- **SUPPLIED MATERIAL**
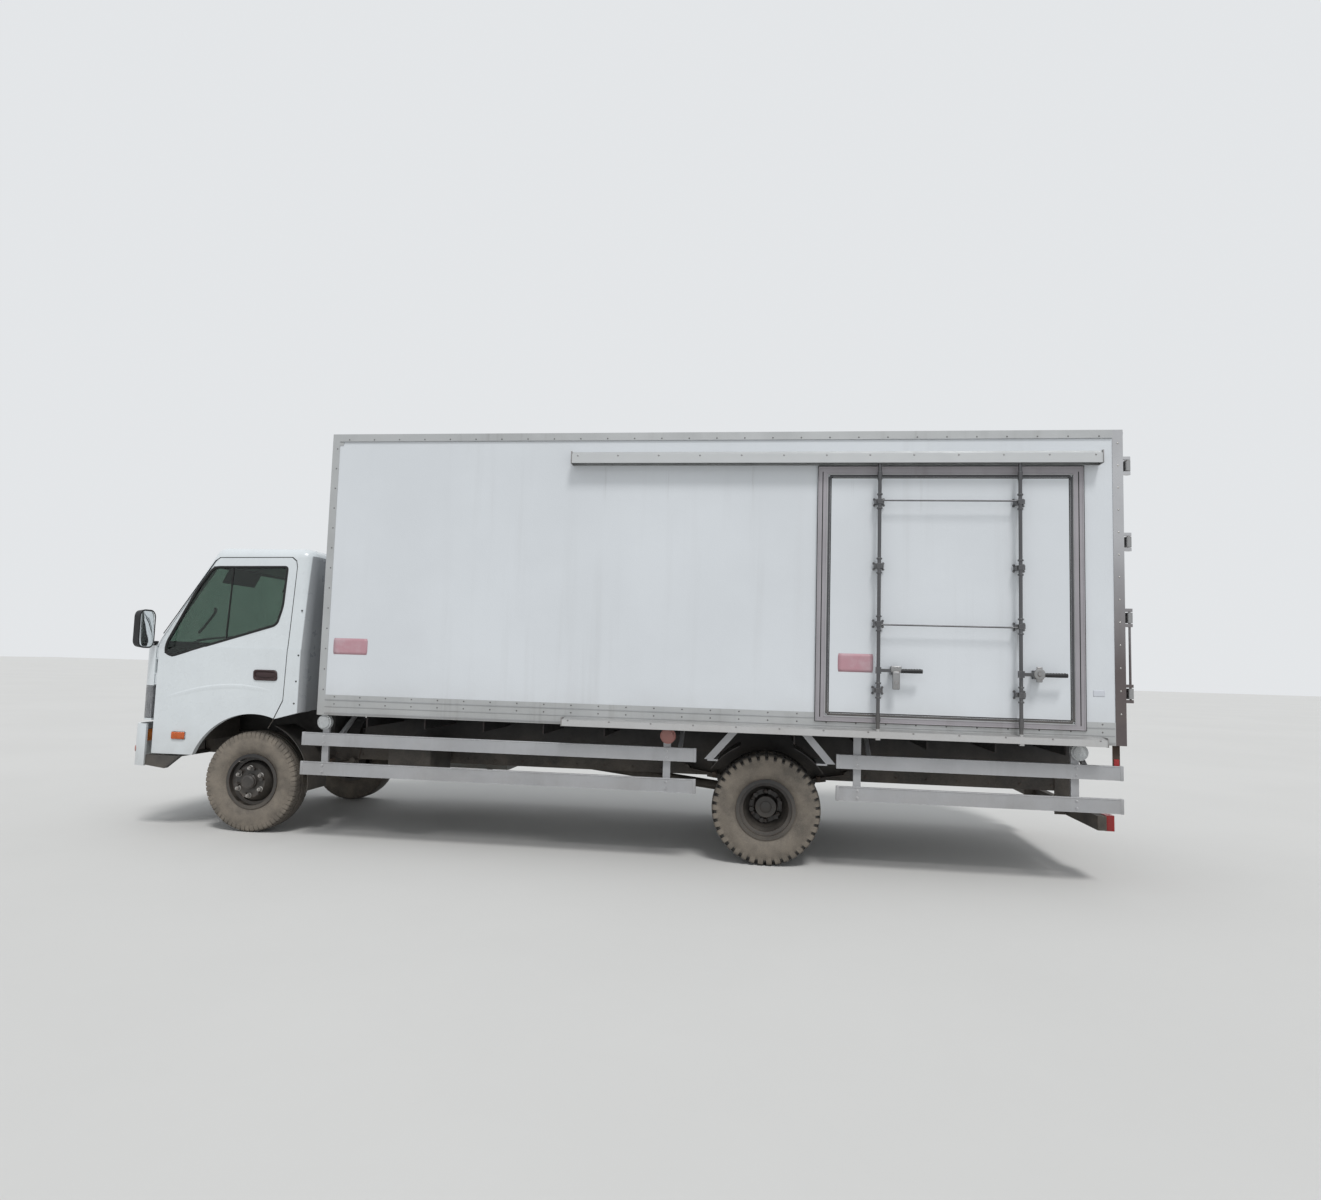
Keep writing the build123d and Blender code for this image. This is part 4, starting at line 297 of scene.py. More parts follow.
def new_group(name, inputs, outputs):
    """A shader node group; inputs are (name, default) and outputs are names."""
    tree = bpy.data.node_groups.new(name, "ShaderNodeTree")
    for label, default in inputs:
        socket = tree.interface.new_socket(label, in_out="INPUT", socket_type="NodeSocketFloat")
        socket.default_value = default
    for label in outputs:
        tree.interface.new_socket(label, in_out="OUTPUT", socket_type="NodeSocketFloat")
    source = add_node(tree, "NodeGroupInput")
    target = add_node(tree, "NodeGroupOutput")
    return tree, source.outputs, target.inputs


def build_road_film():
    """Dried dust that is thick low down and thins out upwards in patches."""
    tree, given, result = new_group(
        "Road film", [("Thick below", 0.4), ("None above", 1.2), ("Amount", 0.7), ("Patch scale", 3.0)], ["Dust"])
    fade = ramp(tree, axes(tree)[2], given["None above"], given["Thick below"])
    cover = plus(tree, times(tree, patches(tree, given["Patch scale"], 6.0, 0.62, 0.32, 0.68), 0.55),
                 times(tree, noise(tree, 95.0, 3.0, 0.6), 0.65))
    feed(tree, times(tree, times(tree, fade, cover), given["Amount"], True), result["Dust"])
    return tree


def build_rain_marks():
    """Faint streaks that water leaves as it runs down."""
    tree, given, result = new_group("Rain marks", [("Scale", 14.0), ("Amount", 0.3)], ["Streaks"])
    streaks = times(tree, patches(tree, given["Scale"], 5.0, 0.6, 0.48, 0.8, (1, 1, 0.045)),
                    patches(tree, 1.7, 3.0, 0.5, 0.38, 0.7, (0.6, 0.6, 0.3)))
    feed(tree, times(tree, streaks, given["Amount"], True), result["Streaks"])
    return tree


def build_worn_and_glinting_edges():
    """Wear where a surface turns a corner, broken up by noise; on the side guards its bright colour is partly a
    painted highlight.
    """
    tree, given, result = new_group("Worn edges", [("Width", 0.006), ("Amount", 0.8)], ["Wear"])
    rounded = add_node(tree, "ShaderNodeBevel", samples=4)
    feed(tree, given["Width"], rounded.inputs["Radius"])
    turn = add_node(tree, "ShaderNodeVectorMath", operation="DOT_PRODUCT")
    feed(tree, rounded.outputs[0], turn.inputs[0])
    feed(tree, add_node(tree, "ShaderNodeNewGeometry").outputs["Normal"], turn.inputs[1])
    edge = ramp(tree, turn.outputs["Value"], 0.995, 0.86)
    breaks = patches(tree, 38.0, 5.0, 0.65, 0.38, 0.62)
    feed(tree, times(tree, times(tree, edge, breaks), given["Amount"], True), result["Wear"])
    return tree


def build_fine_grain():
    """Small even unevenness of a moulded or rolled surface."""
    tree, given, result = new_group("Fine grain", [("Scale", 250.0), ("Long waves", 0.35)], ["Height"])
    waves = times(tree, noise(tree, 2.2, 2.0, 0.4), given["Long waves"])
    feed(tree, plus(tree, noise(tree, given["Scale"], 4.0, 0.6), waves), result["Height"])
    return tree


def build_drawn_lines():
    """Lines along X that rolling or brushing leaves in a metal."""
    tree, given, result = new_group("Drawn lines", [("Fineness", 420.0)], ["Lines"])
    feed(tree, noise(tree, given["Fineness"], 3.0, 0.7, (0.01, 1, 1)), result["Lines"])
    return tree


def build_run_down():
    """A streak of dirt that runs down the wall from a fitting at X, Top."""
    tree, given, result = new_group(
        "Run down", [("X", 0.0), ("Top", 2.0), ("Length", 0.5), ("Half width", 0.02)], ["Run"])
    along, _, height = axes(tree)
    wobble = times(tree, calc(tree, "SUBTRACT", noise(tree, 3.0, 2.0, 0.5, (0.2, 0.2, 1)), 0.5), 0.03)
    away = calc(tree, "ABSOLUTE", plus(tree, calc(tree, "SUBTRACT", along, given["X"]), wobble))
    narrow = ramp(tree, away, given["Half width"], 0.0)
    drop = calc(tree, "DIVIDE", calc(tree, "SUBTRACT", given["Top"], height), given["Length"])
    below = times(tree, ramp(tree, drop, 0.0, 0.03), ramp(tree, drop, 1.0, 0.15))
    lines = patches(tree, 120.0, 3.0, 0.6, 0.36, 0.66, (1, 1, 0.03))
    feed(tree, times(tree, times(tree, narrow, below), lines, True), result["Run"])
    return tree


def build_cloth_weave():
    """Crossing threads of a woven cloth."""
    tree, given, result = new_group("Cloth weave", [("Threads", 900.0)], ["Height", "Shade"])
    along, across, height = axes(tree)
    run = calc(tree, "SINE", times(tree, plus(tree, along, height), given["Threads"]))
    cross = calc(tree, "SINE", times(tree, across, given["Threads"]))
    thread = times(tree, run, cross)
    feed(tree, thread, result["Height"])
    shade = plus(tree, times(tree, thread, 0.25), noise(tree, 60.0, 3.0, 0.6))
    feed(tree, times(tree, shade, 1.0, True), result["Shade"])
    return tree


GROUPS = {}


def build_groups():
    """Make every shared node group once."""
    GROUPS.update(road_film=build_road_film(), rain_marks=build_rain_marks(), worn_edges=build_worn_and_glinting_edges(),
                  fine_grain=build_fine_grain(), drawn_lines=build_drawn_lines(), run_down=build_run_down(),
                  cloth_weave=build_cloth_weave())


def effect(tree, name, output, **values):
    """Place a shared group with its own values and give one output."""
    made = add_node(tree, "ShaderNodeGroup")
    made.node_tree = GROUPS[name]
    for key, value in values.items():
        feed(tree, value, made.inputs[key.replace("_", " ").capitalize() if key != "x" else "X"])
    return made.outputs[output]


def new_material(name):
    """A node material with a Principled BSDF; gives material, tree and shader."""
    made = bpy.data.materials.new(name)
    made.use_nodes = True
    tree = made.node_tree
    tree.nodes.clear()
    shader = add_node(tree, "ShaderNodeBsdfPrincipled")
    out = add_node(tree, "ShaderNodeOutputMaterial")
    tree.links.new(shader.outputs[0], out.inputs["Surface"])
    return made, tree, shader


def bump(tree, shader, height, distance, strength=1.0):
    """Feed height through a Bump node to the shader's normal."""
    made = add_node(tree, "ShaderNodeBump")
    made.inputs["Strength"].default_value = strength
    made.inputs["Distance"].default_value = distance
    feed(tree, height, made.inputs["Height"])
    feed(tree, made.outputs[0], shader.inputs["Normal"])


def lay(tree, shader, colour, roughness):
    """Feed a shader's base colour and roughness."""
    feed(tree, colour, shader.inputs["Base Color"])
    feed(tree, roughness, shader.inputs["Roughness"])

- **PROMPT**
Extract all of the material exactly as it is written.

- **OUTPUT FOR THIS EXERCISE**
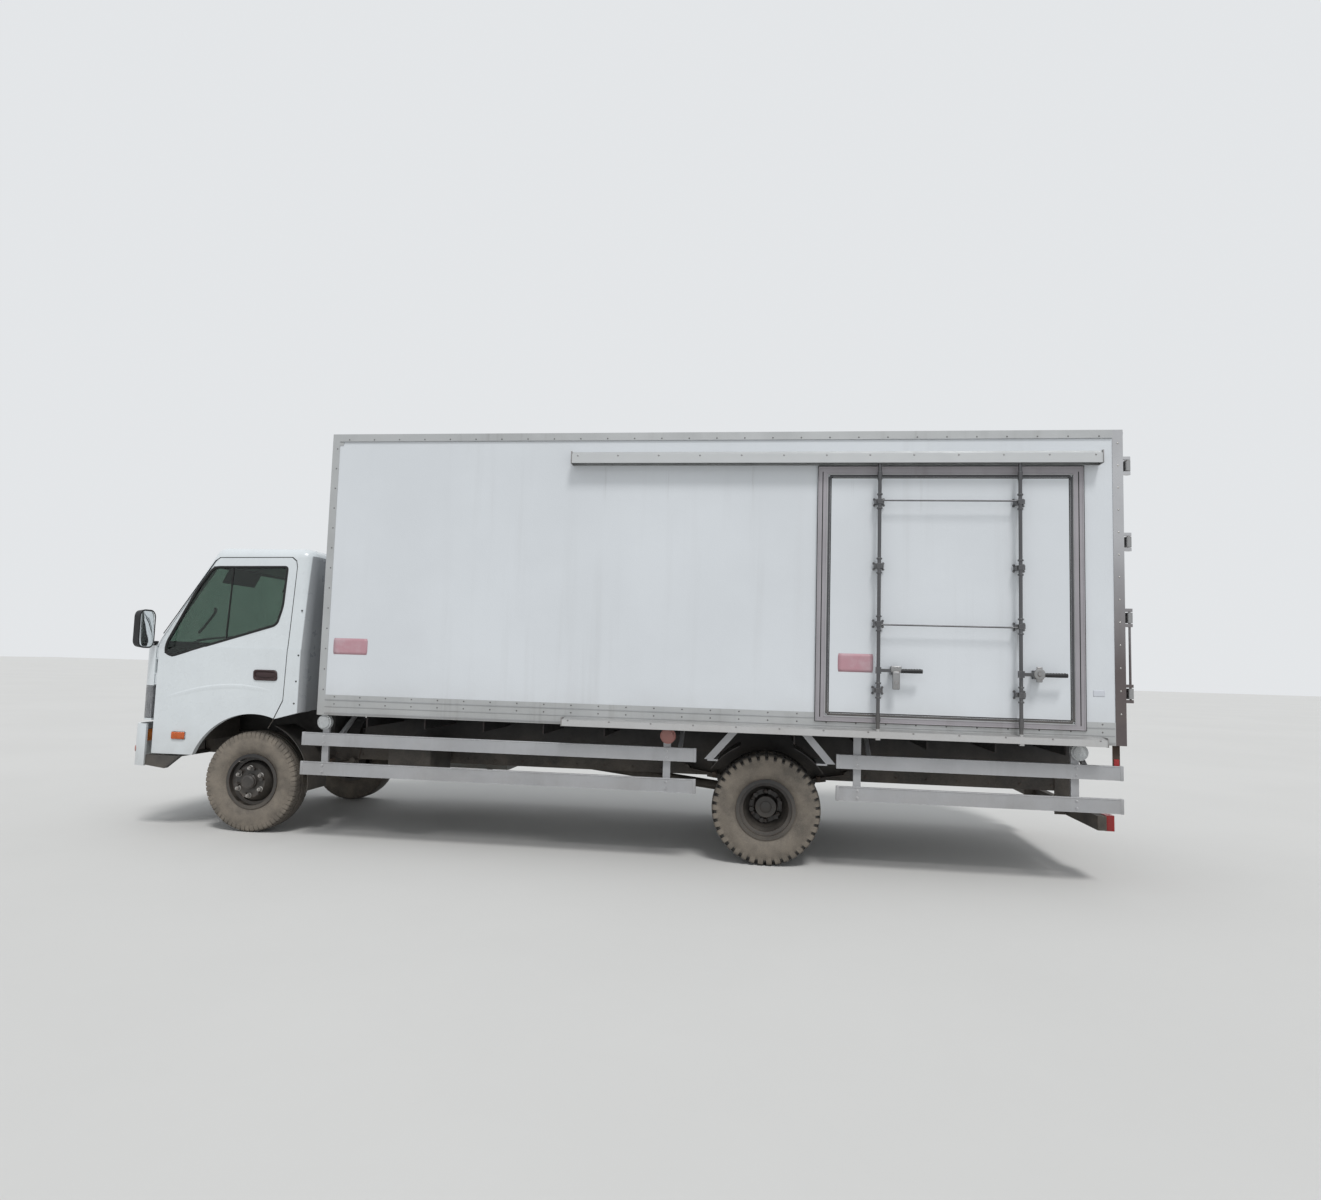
Keep writing the build123d and Blender code for this image. This is part 4, starting at line 297 of scene.py. More parts follow.
def new_group(name, inputs, outputs):
    """A shader node group; inputs are (name, default) and outputs are names."""
    tree = bpy.data.node_groups.new(name, "ShaderNodeTree")
    for label, default in inputs:
        socket = tree.interface.new_socket(label, in_out="INPUT", socket_type="NodeSocketFloat")
        socket.default_value = default
    for label in outputs:
        tree.interface.new_socket(label, in_out="OUTPUT", socket_type="NodeSocketFloat")
    source = add_node(tree, "NodeGroupInput")
    target = add_node(tree, "NodeGroupOutput")
    return tree, source.outputs, target.inputs


def build_road_film():
    """Dried dust that is thick low down and thins out upwards in patches."""
    tree, given, result = new_group(
        "Road film", [("Thick below", 0.4), ("None above", 1.2), ("Amount", 0.7), ("Patch scale", 3.0)], ["Dust"])
    fade = ramp(tree, axes(tree)[2], given["None above"], given["Thick below"])
    cover = plus(tree, times(tree, patches(tree, given["Patch scale"], 6.0, 0.62, 0.32, 0.68), 0.55),
                 times(tree, noise(tree, 95.0, 3.0, 0.6), 0.65))
    feed(tree, times(tree, times(tree, fade, cover), given["Amount"], True), result["Dust"])
    return tree


def build_rain_marks():
    """Faint streaks that water leaves as it runs down."""
    tree, given, result = new_group("Rain marks", [("Scale", 14.0), ("Amount", 0.3)], ["Streaks"])
    streaks = times(tree, patches(tree, given["Scale"], 5.0, 0.6, 0.48, 0.8, (1, 1, 0.045)),
                    patches(tree, 1.7, 3.0, 0.5, 0.38, 0.7, (0.6, 0.6, 0.3)))
    feed(tree, times(tree, streaks, given["Amount"], True), result["Streaks"])
    return tree


def build_worn_and_glinting_edges():
    """Wear where a surface turns a corner, broken up by noise; on the side guards its bright colour is partly a
    painted highlight.
    """
    tree, given, result = new_group("Worn edges", [("Width", 0.006), ("Amount", 0.8)], ["Wear"])
    rounded = add_node(tree, "ShaderNodeBevel", samples=4)
    feed(tree, given["Width"], rounded.inputs["Radius"])
    turn = add_node(tree, "ShaderNodeVectorMath", operation="DOT_PRODUCT")
    feed(tree, rounded.outputs[0], turn.inputs[0])
    feed(tree, add_node(tree, "ShaderNodeNewGeometry").outputs["Normal"], turn.inputs[1])
    edge = ramp(tree, turn.outputs["Value"], 0.995, 0.86)
    breaks = patches(tree, 38.0, 5.0, 0.65, 0.38, 0.62)
    feed(tree, times(tree, times(tree, edge, breaks), given["Amount"], True), result["Wear"])
    return tree


def build_fine_grain():
    """Small even unevenness of a moulded or rolled surface."""
    tree, given, result = new_group("Fine grain", [("Scale", 250.0), ("Long waves", 0.35)], ["Height"])
    waves = times(tree, noise(tree, 2.2, 2.0, 0.4), given["Long waves"])
    feed(tree, plus(tree, noise(tree, given["Scale"], 4.0, 0.6), waves), result["Height"])
    return tree


def build_drawn_lines():
    """Lines along X that rolling or brushing leaves in a metal."""
    tree, given, result = new_group("Drawn lines", [("Fineness", 420.0)], ["Lines"])
    feed(tree, noise(tree, given["Fineness"], 3.0, 0.7, (0.01, 1, 1)), result["Lines"])
    return tree


def build_run_down():
    """A streak of dirt that runs down the wall from a fitting at X, Top."""
    tree, given, result = new_group(
        "Run down", [("X", 0.0), ("Top", 2.0), ("Length", 0.5), ("Half width", 0.02)], ["Run"])
    along, _, height = axes(tree)
    wobble = times(tree, calc(tree, "SUBTRACT", noise(tree, 3.0, 2.0, 0.5, (0.2, 0.2, 1)), 0.5), 0.03)
    away = calc(tree, "ABSOLUTE", plus(tree, calc(tree, "SUBTRACT", along, given["X"]), wobble))
    narrow = ramp(tree, away, given["Half width"], 0.0)
    drop = calc(tree, "DIVIDE", calc(tree, "SUBTRACT", given["Top"], height), given["Length"])
    below = times(tree, ramp(tree, drop, 0.0, 0.03), ramp(tree, drop, 1.0, 0.15))
    lines = patches(tree, 120.0, 3.0, 0.6, 0.36, 0.66, (1, 1, 0.03))
    feed(tree, times(tree, times(tree, narrow, below), lines, True), result["Run"])
    return tree


def build_cloth_weave():
    """Crossing threads of a woven cloth."""
    tree, given, result = new_group("Cloth weave", [("Threads", 900.0)], ["Height", "Shade"])
    along, across, height = axes(tree)
    run = calc(tree, "SINE", times(tree, plus(tree, along, height), given["Threads"]))
    cross = calc(tree, "SINE", times(tree, across, given["Threads"]))
    thread = times(tree, run, cross)
    feed(tree, thread, result["Height"])
    shade = plus(tree, times(tree, thread, 0.25), noise(tree, 60.0, 3.0, 0.6))
    feed(tree, times(tree, shade, 1.0, True), result["Shade"])
    return tree


GROUPS = {}


def build_groups():
    """Make every shared node group once."""
    GROUPS.update(road_film=build_road_film(), rain_marks=build_rain_marks(), worn_edges=build_worn_and_glinting_edges(),
                  fine_grain=build_fine_grain(), drawn_lines=build_drawn_lines(), run_down=build_run_down(),
                  cloth_weave=build_cloth_weave())


def effect(tree, name, output, **values):
    """Place a shared group with its own values and give one output."""
    made = add_node(tree, "ShaderNodeGroup")
    made.node_tree = GROUPS[name]
    for key, value in values.items():
        feed(tree, value, made.inputs[key.replace("_", " ").capitalize() if key != "x" else "X"])
    return made.outputs[output]


def new_material(name):
    """A node material with a Principled BSDF; gives material, tree and shader."""
    made = bpy.data.materials.new(name)
    made.use_nodes = True
    tree = made.node_tree
    tree.nodes.clear()
    shader = add_node(tree, "ShaderNodeBsdfPrincipled")
    out = add_node(tree, "ShaderNodeOutputMaterial")
    tree.links.new(shader.outputs[0], out.inputs["Surface"])
    return made, tree, shader


def bump(tree, shader, height, distance, strength=1.0):
    """Feed height through a Bump node to the shader's normal."""
    made = add_node(tree, "ShaderNodeBump")
    made.inputs["Strength"].default_value = strength
    made.inputs["Distance"].default_value = distance
    feed(tree, height, made.inputs["Height"])
    feed(tree, made.outputs[0], shader.inputs["Normal"])


def lay(tree, shader, colour, roughness):
    """Feed a shader's base colour and roughness."""
    feed(tree, colour, shader.inputs["Base Color"])
    feed(tree, roughness, shader.inputs["Roughness"])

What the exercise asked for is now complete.